The trend, both in the private and public sectors, paints a bleak outlook as cautious employers cut back on the creation of permanent positions spooked by the fear of the unknown.

A review of industry data shows that casual jobs are now growing at about five times faster than regular permanent jobs in the country.

The Economic Survey 2023 shows that in the 10 years between 2012 and 2022, the number of casual jobs has grown by 134 percent from 220,700 to 517,000 compared to a 29 percent rise in the number of regular permanent jobs to 2.49 million.

The survey further reveals that over the same period, the proportion of casual workers in Kenya’s formal workforce expanded from 10.2 percent to 17.1 percent. “Overall, casual employment registered a growth of 1.8 percent and accounted for 17.1 percent of the total wage employment,” the report states.

While the high proportion of casual workers continues to be men, over the past decade the growth rate of casual workers among women has been faster.

Between 2012 and 2022, women employed on a casual basis increased by 188 percent, against 111 percent for men. A total of 325,800 men were employed on a casual basis last year, against 191,200 women.

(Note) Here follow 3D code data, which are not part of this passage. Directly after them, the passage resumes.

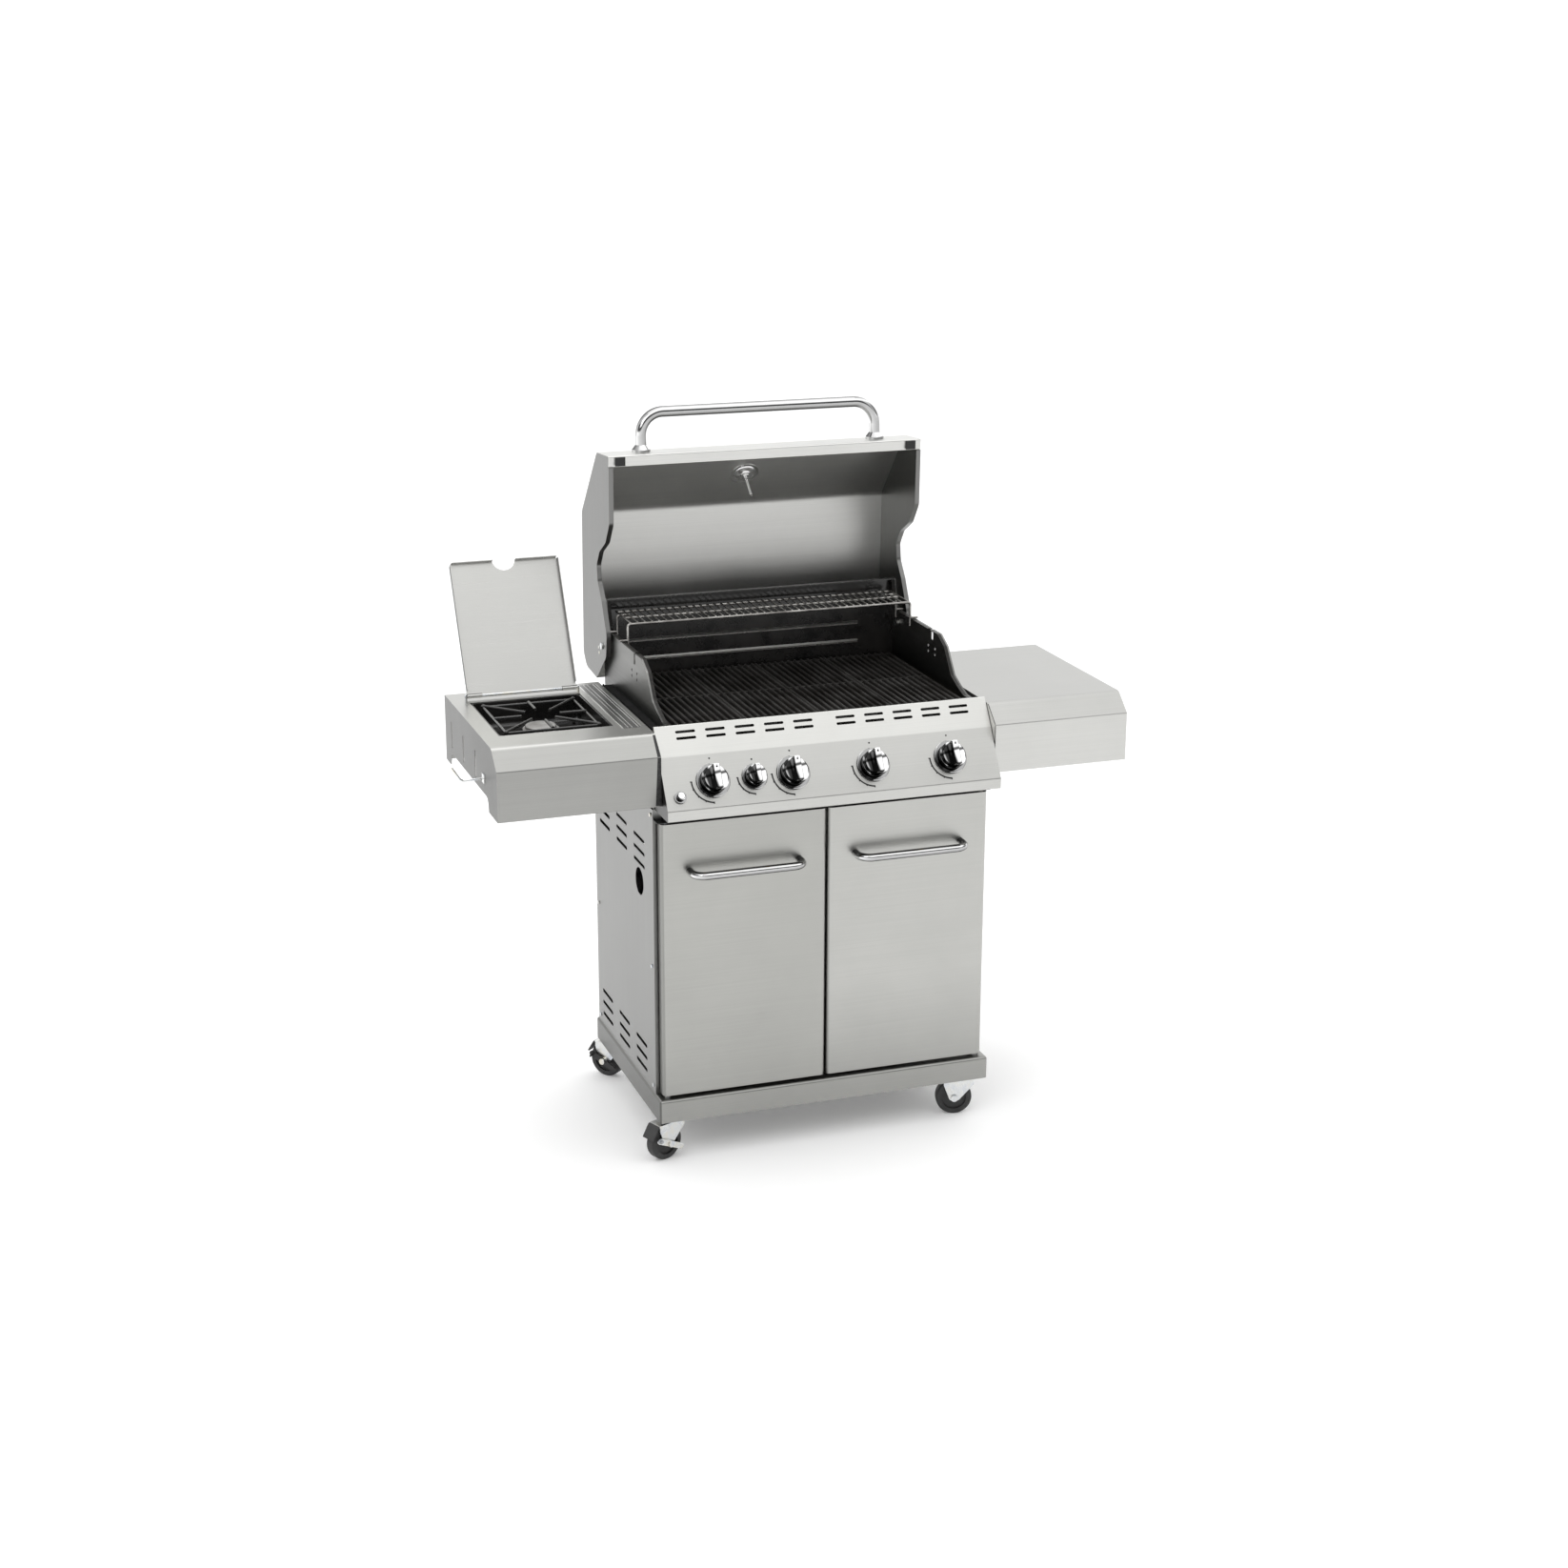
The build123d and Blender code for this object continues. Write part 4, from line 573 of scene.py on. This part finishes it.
def surface(node, start, direction):
    """Where a ray first meets a CAD node, and the surface's normal there."""
    hit, place, normal, _ = NODES[node].ray_cast(start, direction)
    if not hit:
        raise RuntimeError(f"no surface of {node} at {tuple(start)}")
    return place, normal


def polar(radius, angle, height):
    """The point at a radius, an angle in radians and a height."""
    return Vector((radius * cos(angle), radius * sin(angle), height))


def turned(builder, profile, matrix, segments=32):
    """A solid of revolution from (radius, height) points about the matrix's Z axis."""
    rings = []
    for radius, height in profile:
        ring = []
        for step in range(segments):
            angle = 2 * pi * step / segments
            ring.append(builder.verts.new(matrix @ polar(radius, angle, height)))
        rings.append(ring)
    for low, high in zip(rings, rings[1:]):
        for step in range(segments):
            after = (step + 1) % segments
            builder.faces.new((low[step], low[after], high[after], high[step])).smooth = True
    builder.faces.new(rings[0][::-1])
    builder.faces.new(rings[-1])


def skin(builder, rows):
    """A closed four-sided bar through rows of four points."""
    for first, second in zip(rows, rows[1:]):
        for side in range(4):
            after = (side + 1) % 4
            builder.faces.new((first[side], first[after], second[after], second[side]))
    builder.faces.new(rows[0][::-1])
    builder.faces.new(rows[-1])


def arc_strip(builder, matrix, inner, outer, start, end, thickness, steps=24):
    """A flat printed arc between two radii; angles in degrees, from the matrix's X axis."""
    rows = []
    for step in range(steps + 1):
        angle = radians(start + (end - start) * step / steps)
        row = []
        for radius, height in ((inner, 0.0), (outer, 0.0), (outer, thickness), (inner, thickness)):
            row.append(builder.verts.new(matrix @ polar(radius, angle, height)))
        rows.append(row)
    skin(builder, rows)


# ---------------------------------------------------------------- details


def panel_place(joint):
    """Matrix on the control panel's face, under a joint's axis, with Z outwards and Y up the face."""
    outward = Vector(joint["axis"])
    middle = Vector(joint["pos_m"])
    across = Vector((0.05, 0.0, 0.0))
    place, _ = surface("control_panel", middle + across + 0.1 * outward, -outward)
    turn = along(outward).to_4x4()
    return Matrix.Translation(place - across + PRINT_LIFT * outward) @ turn


def knob(number):
    """A knob's turning joint, and its size against the large knobs."""
    return JOINTS[f"knob_{number}_turn"], SMALL_KNOB_SCALE if number == SMALL_KNOB else 1.0


def knob_prints(material):
    """Printed marks on the panel: a dot above each knob and a setting scale down its left side."""
    for number in KNOB_NUMBERS:
        joint, scale = knob(number)
        matrix = panel_place(joint)
        builder = bmesh.new()
        dot = matrix @ Matrix.Translation((0.0, 0.041 * scale + 0.004, 0.0))
        turned(builder, [(0.0018, -DOT_SINK), (0.0018, 0.0001)], dot, 20)
        radius = 0.0375 * scale + 0.004
        arc_strip(builder, matrix, radius, radius + 0.0030, SCALE_TICKS[0], SCALE_TICKS[-1], 0.0001)
        for angle in SCALE_TICKS:
            arc_strip(builder, matrix, radius, radius + 0.0042, angle - 1.6, angle + 1.6, 0.00015, 2)
        finish_piece(f"knob_scale_{number}", builder, material, "cart")


def knob_dots(material):
    """A black dot on the upper end of each knob's grip."""
    for number in KNOB_NUMBERS:
        joint, scale = knob(number)
        outward = Vector(joint["axis"])
        upward = along(outward) @ Vector((0.0, 0.0175 * scale, 0.0))
        start = Vector(joint["pos_m"]) + 0.1 * outward + upward
        place, normal = surface(f"knob_{number}", start, -outward)
        builder = bmesh.new()
        matrix = Matrix.Translation(place) @ along(normal).to_4x4()
        turned(builder, [(0.0019 * scale, -0.0002), (0.0019 * scale, 0.0001)], matrix, 20)
        finish_piece(f"knob_dot_{number}", builder, material, f"knob_{number}")


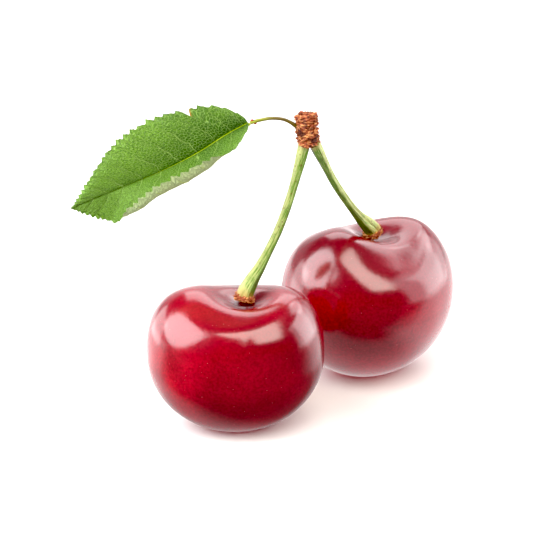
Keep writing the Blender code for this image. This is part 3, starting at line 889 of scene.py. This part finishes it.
def stalk_material(settings, name):
    """Ribbed green stalk: painted light on one side and painted shade on the other, pale ridges, green
    furrows, brown flecks, and a browner foot.
    """
    made, tree, shader, place = new_material(name, 0.42, Subsurface_Weight=0.1, Subsurface_Scale=0.5 * MM)
    along = attribute(tree, "along")
    angle = attribute(tree, "round") * math.tau
    lane = combine(angle.math("COSINE"), angle.math("SINE"), along * 1.6)
    streak = patches(lane, 6.2, 0.43, 0.57, 3.0)
    scratch = patches(lane, 11.0, 0.62, 0.7, 4.0)
    # Painted light and shade: paler on the side that faces the given direction, darker on the other, mixed
    # with streaks.
    broad = patches(place, 420.0, 0.38, 0.66, 3.0) * 0.3 + attribute(tree, "painted_side_light") * 1.15
    broad = patches(lane, 13.0, 0.44, 0.56, 2.0) * 0.5 + broad
    broad = streak * 0.7 + broad
    tone = layered(
        mix(broad.step(-0.6, 0.55), settings.deep, settings.green),
        (broad.step(0.75, 1.8), settings.pale),
        (specks(place, 1500.0, 0.42) * 0.6, settings.brown),
        (scratch * 0.5, settings.brown),
        (along.step(0.075, 0.025, 0.0, 0.5), (0.6, 0.3, 0.09)),
        (along.step(0.955, 0.995, 0.0, 0.6), (0.5, 0.4, 0.16)),
    )
    ribs = (angle * 9.0).math("COSINE")
    paint(shader, tone, ribs * 0.5 + (streak + scratch), 0.06 * MM)
    return made


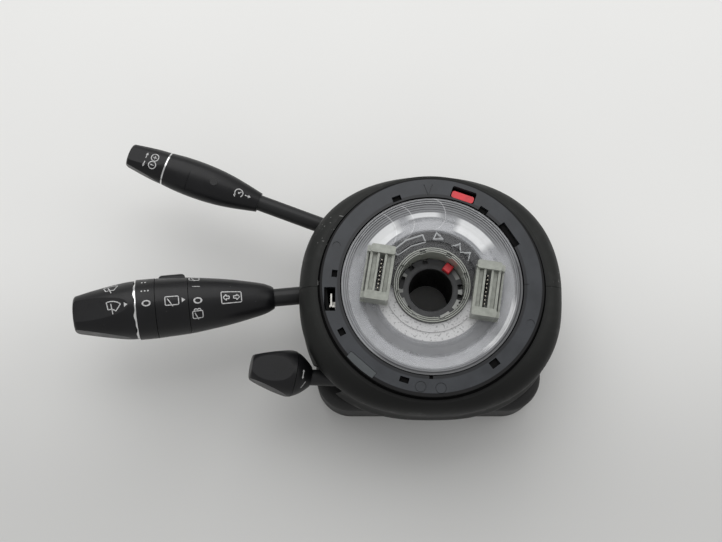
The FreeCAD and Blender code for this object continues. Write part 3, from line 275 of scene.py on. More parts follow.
def shade(base, factor):
    """A colour made lighter or darker by a factor."""
    return tuple(min(1.0, channel * factor) for channel in base)


def dress(finish, *nodes):
    """Gives a finish to pieces of the frame."""
    for name in nodes:
        slots = frame["nodes"][name].data.materials
        slots.clear()
        slots.append(finish.material)


def finishes():
    """The colours chosen in the panel."""
    return bpy.context.scene.clock_spring_finishes


def moulded(name, base, roughness, grain, depth, cloud=18.0, gloss=0.4):
    """Moulded plastic: cloudy tint, fine grain and uneven gloss; grain, depth and cloud in millimetres."""
    finish = Finish(name)
    patches = finish.noise(cloud, 3.0)
    texture = finish.noise(grain, 2.0)
    finish.put(base_color=finish.cloudy(patches, base, 0.86, 1.16), specular_ior_level=gloss,
               roughness=roughness + (patches - 0.5) * 0.16 + (texture - 0.5) * 0.10)
    return finish.bump(texture, depth)


def polar(radius, turn):
    """A point from its radius and its turn in degrees."""
    return Vector((math.cos(math.radians(turn)), math.sin(math.radians(turn)))) * radius


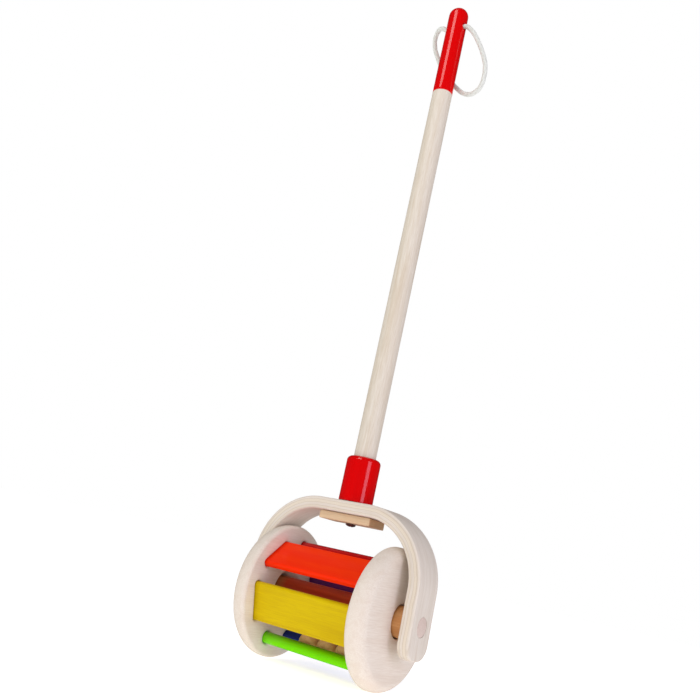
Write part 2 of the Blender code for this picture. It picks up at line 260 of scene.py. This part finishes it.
def gloss_paint(name, colour, deep, seed=0.0):
    """Opaque gloss lacquer on turned wood: faint fibres and brush softness under a clear coat."""
    n = Nodes(name, Coat_Weight=0.75, Coat_Roughness=0.09, Specular_IOR_Level=0.02)
    bands, fibres, _ = grain(n, 2, seed)
    mottled = n.mix(n.grey(bands, 0.35, 0.7, 0.0, 0.35), colour, deep)
    shade = n.mix(n.grey(fibres, 0.4, 0.75, 0.0, 0.18), mottled, deep)
    peel = n.noise(n.coordinates((1, 1, 1)), 0.9, 2.0, 0.5)
    rough = n.grey(fibres, 0.3, 0.7, 0.30, 0.40)
    normal = n.bump(fibres, 0.00002, 0.3)
    normal = n.bump(peel, 0.00003, 0.2, normal)
    return n.finish(shade, rough, normal)


def plywood(name):
    """Bent plywood: veneer grain on the broad faces, plies and glue lines on the edges.

    The depth under the outer face and the way along the strip both follow the bend."""
    n = Nodes(name, Coat_Weight=0.06, Coat_Roughness=0.35, Specular_IOR_Level=0.35)
    place = n.add("ShaderNodeSeparateXYZ", {0: n.add("ShaderNodeTexCoord").outputs["Object"]})
    x = n.math("MULTIPLY", n.math("ABSOLUTE", place.outputs[0]), 1000.0)
    y = n.math("MULTIPLY", place.outputs[1], 1000.0)
    z = n.math("MULTIPLY", place.outputs[2], 1000.0)
    bend_x, bend_z = YOKE_X - YOKE_BEND, YOKE_Z - YOKE_BEND
    qx = n.math("MAXIMUM", n.math("SUBTRACT", x, bend_x), 0.0)
    qz = n.math("MAXIMUM", n.math("SUBTRACT", z, bend_z), 0.0)
    radius = n.math("SQRT", n.math("ADD", n.math("MULTIPLY", qx, qx), n.math("MULTIPLY", qz, qz)))
    depth = n.math("SUBTRACT", YOKE_BEND, radius)
    turn = n.math("MULTIPLY", n.math("ARCTAN2", qx, qz), YOKE_BEND)
    along = n.math("ADD", n.math("MINIMUM", x, bend_x), turn)
    along = n.math("ADD", along, n.math("MAXIMUM", n.math("SUBTRACT", bend_z, z), 0.0))
    side = n.math("MULTIPLY", n.math("SIGN", place.outputs[0]), along)
    wobble = n.noise(n.add("ShaderNodeCombineXYZ", {0: side, 1: y, 2: 0.0}).outputs[0], 0.09, 2.0)
    depth = n.math("ADD", depth, n.grey(wobble, 0.3, 0.7, -0.18, 0.18))
    ply = YOKE_T / 4
    layer = n.math("DIVIDE", depth, ply)
    in_layer = n.math("FRACT", layer)
    edge = n.math("ABSOLUTE", n.math("SUBTRACT", in_layer, 0.5))
    glue = n.grey(edge, 0.405, 0.475)
    # The outer and inner faces are no glue lines.
    inside = n.math("MULTIPLY", n.grey(depth, 0.9, 1.3), n.grey(depth, YOKE_T - 0.9, YOKE_T - 1.3))
    glue = n.math("MULTIPLY", glue, inside, clamp=True)
    odd = n.math("GREATER_THAN", n.math("FRACT", n.math("MULTIPLY", layer, 0.5)), 0.5)
    veneer = n.add("ShaderNodeCombineXYZ", {
        0: n.math("MULTIPLY", side, 0.05), 1: y, 2: n.math("MULTIPLY", depth, 1.6)}).outputs[0]
    streaks = n.noise(veneer, 1.5, 4.0, 0.62)
    bands = n.noise(veneer, 0.20, 2.0, 0.5, 0.5)
    face = n.ramp(bands, [(0.30, linear(219, 208, 195)), (0.5, linear(228, 219, 208)),
                          (0.72, linear(216, 203, 188))])
    face = n.mix(n.grey(streaks, 0.38, 0.76, 0.0, 0.45), face, linear(205, 188, 165))
    end_grain = n.add("ShaderNodeCombineXYZ", {
        0: n.math("MULTIPLY", side, 0.6), 1: n.math("MULTIPLY", y, 0.5),
        2: n.math("MULTIPLY", depth, 1.4)}).outputs[0]
    specks = n.noise(end_grain, 2.2, 3.0, 0.6)
    cross = n.mix(n.grey(specks, 0.4, 0.72, 0.0, 0.5), linear(231, 219, 198),
                  linear(204, 186, 158))
    inner_ply = n.math("MULTIPLY", odd, inside, clamp=True)
    colour = n.mix(n.math("MULTIPLY", inner_ply, 0.55), face, cross)
    colour = n.mix(n.math("MULTIPLY", glue, 0.5), colour, linear(178, 154, 122))
    rough = n.grey(streaks, 0.3, 0.7, 0.50, 0.64)
    normal = n.bump(streaks, 0.00005, 0.5)
    normal = n.bump(n.math("SUBTRACT", 1.0, glue), 0.00008, 0.5, normal)
    return n.finish(colour, rough, normal)


def rope_cotton(name):
    n = Nodes(name, Sheen_Weight=0.35, Sheen_Roughness=0.5, Specular_IOR_Level=0.2)
    yarn = n.noise(n.coordinates((1, 1, 0.35)), 1.6, 3.0, 0.6)
    fuzz = n.noise(n.coordinates((1, 1, 1)), 0.5, 2.0)
    colour = n.mix(n.grey(yarn, 0.35, 0.7), linear(210, 212, 206), linear(226, 228, 222))
    colour = n.mix(n.grey(fuzz, 0.35, 0.7, 0.0, 0.3), colour, linear(210, 208, 198))
    # The grooves between the strands get painted shade: the cord is darkened where its surface lies
    # deep.
    painted_groove_shade = n.add("ShaderNodeAttribute", attribute_name="groove_shade").outputs["Fac"]
    colour = n.mix(n.grey(painted_groove_shade, 0.0, 1.0, 0.0, 0.25), colour, linear(168, 164, 152))
    normal = n.bump(yarn, 0.00008, 0.4)
    return n.finish(colour, n.grey(yarn, 0.3, 0.7, 0.8, 0.95), normal)


def plated_steel(name):
    n = Nodes(name, Metallic=1.0)
    brushed = n.noise(n.coordinates((1, 1, 0.1)), 4.0, 3.0, 0.6)
    spots = n.noise(n.coordinates((1, 1, 1)), 0.9, 3.0)
    colour = n.mix(n.grey(spots, 0.35, 0.7), linear(150, 138, 134), linear(112, 98, 98))
    return n.finish(colour, n.grey(brushed, 0.3, 0.7, 0.28, 0.42), n.bump(brushed, 0.00002, 0.4))


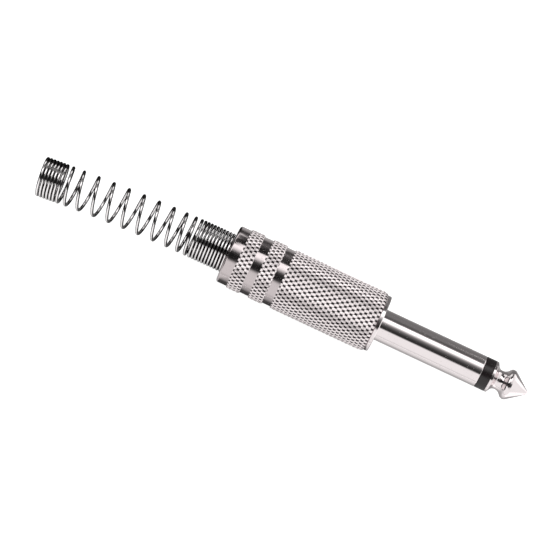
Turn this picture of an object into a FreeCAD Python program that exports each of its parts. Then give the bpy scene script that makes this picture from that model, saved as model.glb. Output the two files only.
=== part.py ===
"""A 6.35 mm two-pole jack plug with a knurled shell and a spring strain relief.

Every piece is a solid of its own. The plug lies along X: the tip points to +X, the cable
leaves towards -X, and the origin is the centre of the shoulder's front face, where the plug
stops against its socket. Lengths are in millimetres and angles in degrees.
"""

import os

import FreeCAD
import Part

from math import ceil, cos, pi, radians, sin, tan

from FreeCAD import Vector

# Barrel that enters the socket, and the shoulder that stops it
barrel_diameter = 6.35
barrel_length = 21.6
shoulder_diameter = 11.5
shoulder_thickness = 0.75
shoulder_chamfer = 0.12

# Thread that carries the shell, drawn at its outer diameter
thread_diameter = 10.0
thread_length = 6.2
thread_relief_length = 0.8
thread_relief_depth = 0.5
thread_chamfer = 0.35

# Rod and tip, one turned piece
rod_diameter = 2.2
tip_flange_length = 0.5
tip_flange_slope = 60.0
tip_neck_diameter = 3.9
tip_neck_length = 2.0
tip_neck_rounding = 1.0
tip_head_diameter = 6.14
tip_head_rounding = 0.93
tip_back_slope = 48.0
tip_cone_slope = 37.0
tip_nose_radius = 0.65
rivet_head_overhang = 0.65
rivet_head_height = 0.6

# Insulators between the rod and the barrel
insulator_ring_length = 1.95
insulator_spigot_length = 1.0
insulator_wall = 0.82
rear_insulator_thickness = 1.0

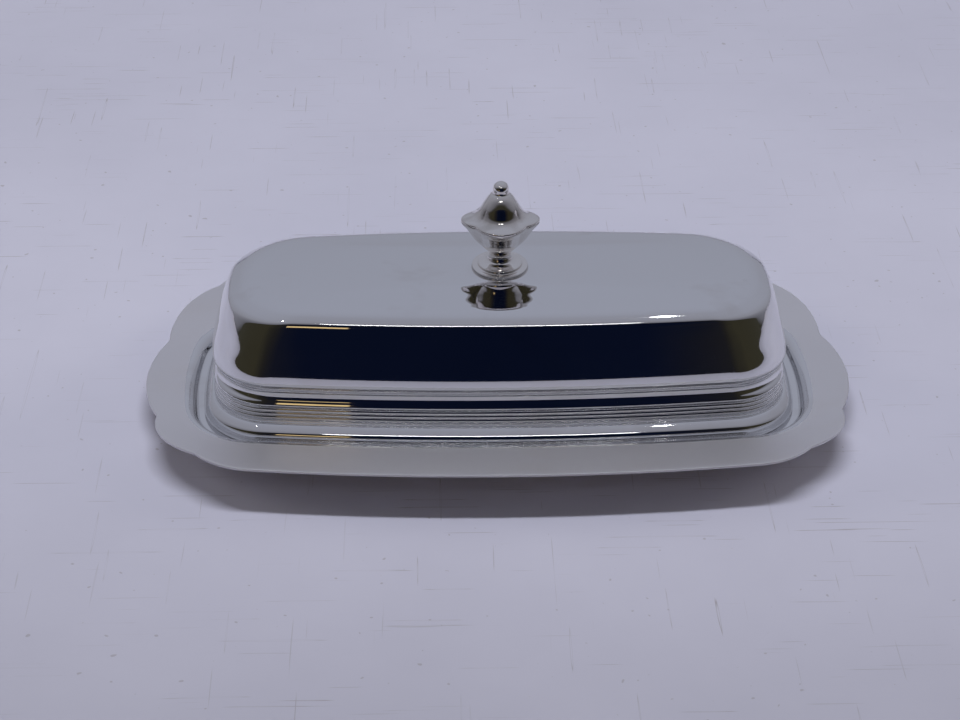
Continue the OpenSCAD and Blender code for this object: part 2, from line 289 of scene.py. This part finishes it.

The data by the Kenya National Bureau of Statistics (KNBS) is a further revelation of the direction Kenya’s employment continues to take even as labour organisations criticise the shift.

The Public Service Commission in the 2021/22 annual report indicated that workers on contract constituted 13.7 percent, rising from 8.7 percent in 2016/17.

“It was established that 80.9 percent of the officers were serving on permanent and pensionable terms and 13.7 percent were on fixed-term contracts. This meant that a majority of the institutions adhered to the provisions of the Laws and Regulations.

“Staff serving on temporary terms were at 1.3 percent. The number of temporary staff increased by 194 compared to the 2020/2021 financial year,” the PSC report stated.

It noted that of the 3,169 officers serving on temporary terms of service, 61 percent were engaged by Kenya Power. “This was contrary to the provisions of the PSC Act, 2017 and the Employment Act, 2007 which does not have provision for this term of engagement.”

Workers employed on contract in 477 public institutions were 34,496 in 2021/22. In 2016/17, 164 institutions engaged 12,341 workers on contract.